Atherosclerosis is the most prominent underlying cause of cardiovascular disease (CVD). It is initiated by cholesterol deposition in the arterial intima, which causes macrophage recruitment and proinflammatory responses that promote plaque growth, necrotic core formation, and plaque rupture. Lipin-1 is a phosphatidic acid phosphohydrolase for glycerolipid synthesis. We have shown that lipin-1 phosphatase activity promotes macrophage pro-inflammatory responses when stimulated with modified low-density lipoprotein (modLDL) and accelerates atherosclerosis. Lipin-1 also independently acts as a transcriptional co-regulator where it enhances the expression of genes involved in β-oxidation. In hepatocytes and adipocytes, lipin-1 augments the activity of transcription factors such as peroxisome proliferator-activated receptor (PPARs). PPARs control the expression of anti-inflammatory genes in macrophages and slow or reduce atherosclerotic progression. Therefore, we hypothesize myeloid-derived lipin-1 transcriptional co-regulatory activity reduces atherosclerosis.
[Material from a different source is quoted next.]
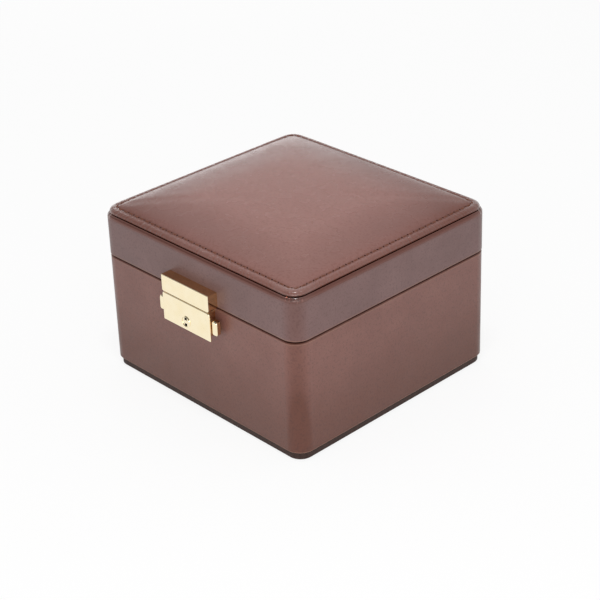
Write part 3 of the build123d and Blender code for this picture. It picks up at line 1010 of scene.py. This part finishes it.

We used myeloid-derived lipin-1 knockout (lipin-1mKO) and littermate control mice and AAV8-PCSK9 along with high-fat diet to elicit atherosclerosis.
Lipin-1mKO mice had larger aortic root plaques than littermate control mice after 8 and 12 weeks of a high-fat diet. Lipin-1mKO mice also had increased serum proinflammatory cytokine concentrations, reduced apoptosis in plaques, and larger necrotic cores in the plaques compared to control mice.
Combined, the data suggest lipin-1 transcriptional co-regulatory activity in myeloid cells is atheroprotective.